Source material>
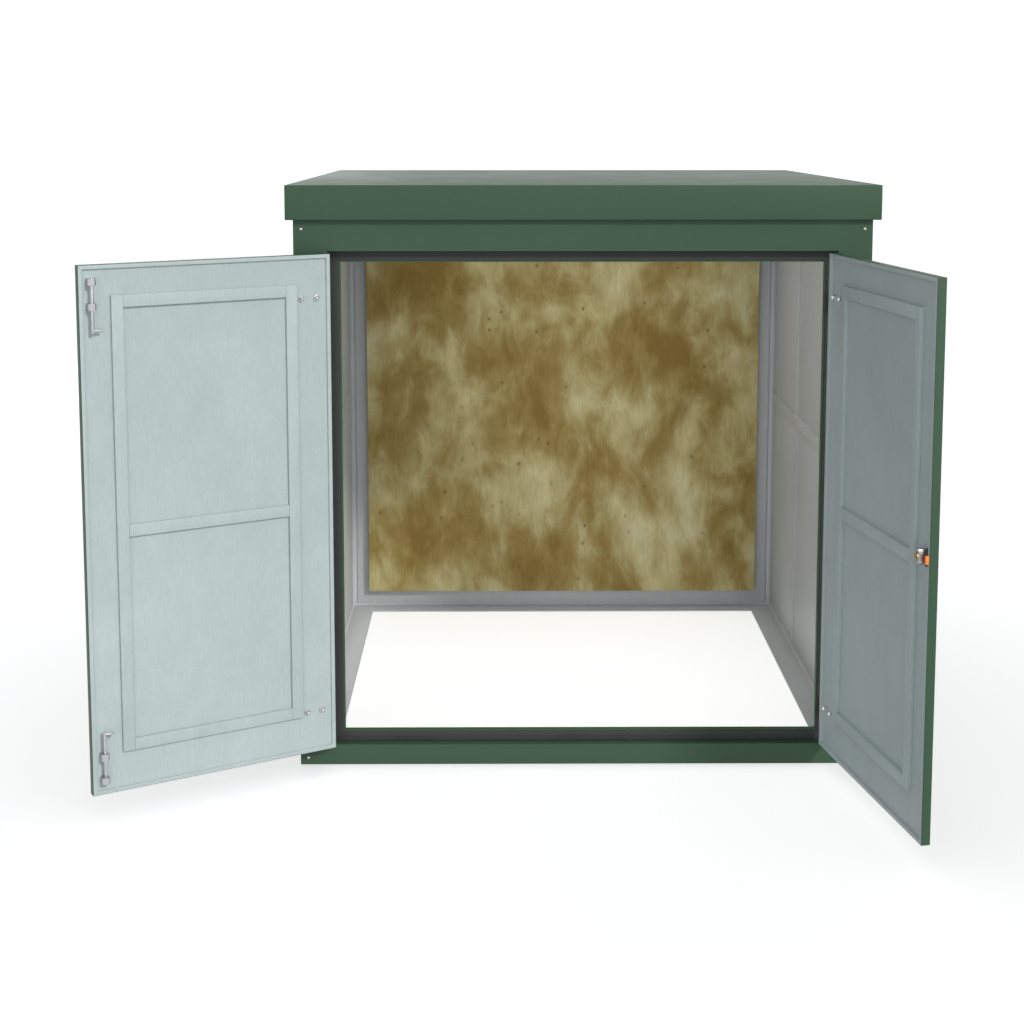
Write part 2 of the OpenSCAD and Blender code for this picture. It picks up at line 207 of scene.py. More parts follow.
def rounded_rectangle(width, height, radius, steps=6):
    """The outline of a rectangle with round corners, about the origin."""
    x, y = width / 2 - radius, height / 2 - radius
    corners = [((x, y), 0), ((-x, y), 90), ((-x, -y), 180), ((x, -y), 270)]
    return [point for centre, turn in corners for point in arc(centre, radius, turn, turn + 90, steps)]


def cut(bm, cutter):
    """Takes one closed mesh out of another and returns the result."""
    objects = []
    for mesh in (bm, cutter):
        bmesh.ops.recalc_face_normals(mesh, faces=mesh.faces)
        data = bpy.data.meshes.new("solid")
        mesh.to_mesh(data)
        mesh.free()
        objects.append(bpy.data.objects.new("solid", data))
        bpy.context.scene.collection.objects.link(objects[-1])
    body, tool = objects
    modifier = body.modifiers.new("cut", "BOOLEAN")
    modifier.object = tool
    modifier.solver = "EXACT"
    bpy.context.view_layer.update()
    result = bmesh.new()
    result.from_mesh(body.evaluated_get(bpy.context.evaluated_depsgraph_get()).to_mesh())
    for each in objects:
        data = each.data
        bpy.data.objects.remove(each)
        bpy.data.meshes.remove(data)
    return result


def add_copy(bm, other, place):
    """Adds a placed copy of one mesh to another."""
    data = bpy.data.meshes.new("copy")
    other.to_mesh(data)
    data.transform(place)
    bm.from_mesh(data)
    bpy.data.meshes.remove(data)


def piece(name, bm, body, material, nodes=(), place=None, paints=()):
    """Makes a finished piece. paints holds (material, test of a face) for faces of another finish."""
    bm.normal_update()
    for index, (_, test) in enumerate(paints, start=1):
        for face in bm.faces:
            if test(face):
                face.material_index = index
    if place is not None:
        bm.transform(place)
    bmesh.ops.recalc_face_normals(bm, faces=bm.faces)
    data = bpy.data.meshes.new(name)
    bm.to_mesh(data)
    bm.free()
    for each in [material] + [paint[0] for paint in paints]:
        data.materials.append(each)
    data.shade_smooth()
    data.set_sharp_from_angle(angle=SHARP)
    obj = bpy.data.objects.new(name, data)
    bpy.context.scene.collection.objects.link(obj)
    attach(obj, body)
    if nodes:
        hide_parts(*nodes)
    return obj


# ---- Material helpers ----


def srgb(*levels_255):
    """A linear colour from 0 to 255 display levels."""
    parts = [v / 255 for v in levels_255]
    return [v / 12.92 if v <= 0.04045 else ((v + 0.055) / 1.055) ** 2.4 for v in parts] + [1]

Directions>
State how many lines include the string "scene", and nothing more.

Finished exercise>
3